Exercise objective -> What is the number of lines in the data holding the word "scene"? Give that number by itself.

Raw data start

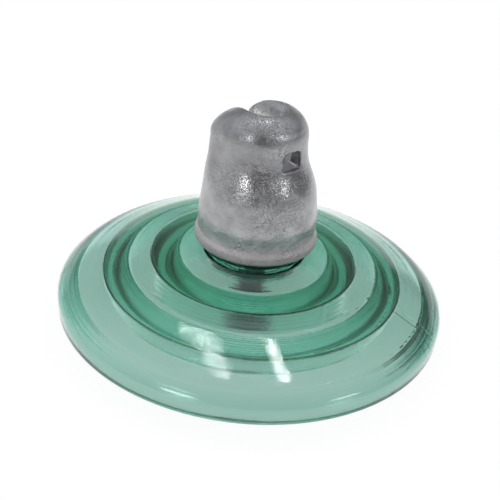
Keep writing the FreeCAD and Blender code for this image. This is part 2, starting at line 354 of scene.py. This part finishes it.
# Locking clip: stainless wire, drawn smooth and bent to a flat W. It lies loose in
# the socket and slides out through the window in the cap.
wire = speckled_finish("drawn_wire", {"Metallic": 1, "Roughness": 0.25},
                       tones=((0.3, (0.45, 0.44, 0.42)), (0.7, (0.62, 0.61, 0.58))),
                       grain={"cells": 400, "detail": 3}, depth=0.00005)
coat("locking_clip", wire)


# Floor: a plain pale table just under the ball, nearly white to the camera and with
# the insulator's soft shadow. Metal sees it glowing bright near by and greyer far off,
# a painted pool of light. Glass sees it glowing pale green-grey, painted light tinted
# by the glass, and darker in a painted shadow ring round the disc.
def painted(tree, tone, light, share):
    """Paint that also glows in its own tone, by a share of so much light."""
    paint = tree.nodes.new("ShaderNodeBsdfDiffuse")
    glow = tree.nodes.new("ShaderNodeEmission")
    glow.inputs["Strength"].default_value = light
    for socket in (paint.inputs["Color"], glow.inputs["Color"]):
        if isinstance(tone, tuple):
            socket.default_value = (*tone, 1)
        else:
            tree.links.new(tone, socket)
    both = tree.nodes.new("ShaderNodeMixShader")
    both.inputs["Fac"].default_value = share
    tree.links.new(paint.outputs["BSDF"], both.inputs[1])
    tree.links.new(glow.outputs["Emission"], both.inputs[2])
    return both.outputs["Shader"]


def either(tree, choice, otherwise, chosen):
    mix = tree.nodes.new("ShaderNodeMixShader")
    tree.links.new(choice, mix.inputs["Fac"])
    tree.links.new(otherwise, mix.inputs[1])
    tree.links.new(chosen, mix.inputs[2])
    return mix.outputs["Shader"]


table, tree, output = new_finish("pale_table")
place = place_on_piece(tree)
radius = off_axis(tree, place)
# Painted shadow: a ring round the disc, deepest on the window's half, darkens what the glass sees.
beyond_disc = graded(tree, radius, 0.125, 0.14)
near_disc = graded(tree, radius, 0.22, 0.35, 1, 0)
window_half = graded(tree, axes_of(tree, place)["X"], -0.10, 0.10, 0.25, 0.85)
shade = arithmetic(tree, "MULTIPLY", arithmetic(tree, "MULTIPLY", beyond_disc, near_disc), window_half)
# Painted light tinted green by the glass, paler towards the camera.
nearness = graded(tree, along(tree, place, to_camera), 0, 0.09)
painted_glass_light = shades(tree, nearness, ((0, (0.66, 0.79, 0.73)), (1, (0.92, 0.95, 0.93))))
# Painted pool of light for metal: the floor glows brighter near the insulator than far off.
far_off = graded(tree, radius, 0.3, 1.2)
painted_light_near_by = shades(tree, far_off, ((0, (1, 1, 1)), (1, (0.8, 0.8, 0.8))))
to_metal = painted(tree, painted_light_near_by, light=1.45, share=0.7)
to_glass = painted(tree, tinted(tree, shade, painted_glass_light, (0, 0, 0)), light=0.77, share=0.5)
to_eye = painted(tree, (1, 1, 1), light=1.03, share=0.9)
path = tree.nodes.new("ShaderNodeLightPath").outputs
to_pieces = either(tree, path["Is Transmission Ray"], to_metal, to_glass)
tree.links.new(either(tree, path["Is Camera Ray"], to_pieces, to_eye), output.inputs["Surface"])

half_side = 3
gap_under_ball = 0.0005
floor_mesh = bpy.data.meshes.new("floor")
floor_mesh.from_pydata([(-half_side, -half_side, 0), (half_side, -half_side, 0),
                        (half_side, half_side, 0), (-half_side, half_side, 0)],
                       [], [(0, 1, 2, 3)])
floor_mesh.materials.append(table)
floor = bpy.data.objects.new("floor", floor_mesh)
floor.location.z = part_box("pin")[0].z - gap_under_ball
scene.collection.objects.link(floor)


# Room: white to the camera. Glass and metal see a ceiling that is light overhead, a
# white sweep low behind the insulator with a dim wall above it, a lighter wall on the
# left, and walls behind the camera and towards the window that are dim near the floor.
world = bpy.data.worlds.new("studio")
scene.world = world
world.use_nodes = True
tree = world.node_tree
tree.nodes.clear()
output = tree.nodes.new("ShaderNodeOutputWorld")
white = tree.nodes.new("ShaderNodeBackground")
white.inputs["Color"].default_value = (1, 1, 1, 1)
room = tree.nodes.new("ShaderNodeBackground")
room.inputs["Color"].default_value = (0.95, 0.97, 1, 1)
direction = tree.nodes.new("ShaderNodeTexCoord").outputs["Generated"]
axes = axes_of(tree, direction)
overhead = graded(tree, axes["Z"], 0, 1, 0.65, 1)
near_floor = graded(tree, axes["Z"], 0.15, 0.45, 1, 0)
window_half = graded(tree, axes["X"], -0.7, 0, 0, 0.85)
out_of_shade = arithmetic(tree, "SUBTRACT", 1, arithmetic(tree, "MULTIPLY", near_floor, window_half))
front_wall = graded(tree, along(tree, direction, to_camera), 0.2, 0.8, 1, 0.3)
left_wall = graded(tree, along(tree, direction, to_left), 0.4, 0.9, 1, 1.35)
rear = graded(tree, along(tree, direction, -to_camera), 0.3, 0.7)
rear_wall = arithmetic(tree, "MULTIPLY_ADD", rear, -0.45, 1)
walls = overhead
for change in (out_of_shade, front_wall, left_wall, rear_wall):
    walls = arithmetic(tree, "MULTIPLY", walls, change)
sweep = arithmetic(tree, "MULTIPLY", rear, graded(tree, axes["Z"], 0.15, 0.25, 1, 0))
tree.links.new(arithmetic(tree, "MAXIMUM", walls, sweep), room.inputs["Strength"])
path = tree.nodes.new("ShaderNodeLightPath").outputs
seen = either(tree, path["Is Camera Ray"], room.outputs["Background"], white.outputs["Background"])
tree.links.new(seen, output.inputs["Surface"])


# Lamps: two long tubes side by side in the ceiling, which make the streaks on the
# disc, and a window on either side behind the camera, which light the cap's shoulder.
def panel_lamp(name, shape, place, turn, length, width, watts):
    light = bpy.data.lights.new(name, "AREA")
    light.shape = shape
    light.size = length
    light.size_y = width
    light.energy = watts
    lamp = bpy.data.objects.new(name, light)
    lamp.location = place
    lamp.rotation_euler = turn
    scene.collection.objects.link(lamp)


def tube_lamp(name, start, end, width, watts):
    """Tube at ceiling height between two places given across and away from the camera's side."""
    ceiling = 1.5
    first = camera_side @ Vector((*start, ceiling))
    last = camera_side @ Vector((*end, ceiling))
    run = last - first
    turn = (0, 0, math.atan2(run.y, run.x))
    panel_lamp(name, "RECTANGLE", (first + last) / 2, turn, run.length, width, watts)


def window(name, round_from_camera, rise, width, height, watts):
    """Window that faces the cap, so far round and so far up as seen from the ball seat."""
    distance = 1.6
    cap_middle = Vector((0, 0, -0.03))
    across = distance * math.cos(rise) * math.sin(round_from_camera)
    away = -distance * math.cos(rise) * math.cos(round_from_camera)
    place = camera_side @ Vector((across, away, distance * math.sin(rise)))
    turn = (cap_middle - place).to_track_quat("-Z", "Y").to_euler()
    panel_lamp(name, "ELLIPSE", place, turn, width, height, watts)


tube_lamp("tube_left", start=(-0.64, 0.30), end=(-0.10, -0.015), width=0.012, watts=0.9)
tube_lamp("tube_right", start=(0.10, 0.205), end=(0.40, 0.02), width=0.018, watts=1.2)
window("window_left", round_from_camera=math.radians(-32), rise=math.radians(19), width=0.5, height=0.3,
       watts=4.2)
window("window_right", round_from_camera=math.radians(57), rise=math.radians(21), width=0.45, height=0.27,
       watts=2.2)

scene.view_settings.view_transform = "Standard"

Raw data end

The output -> 5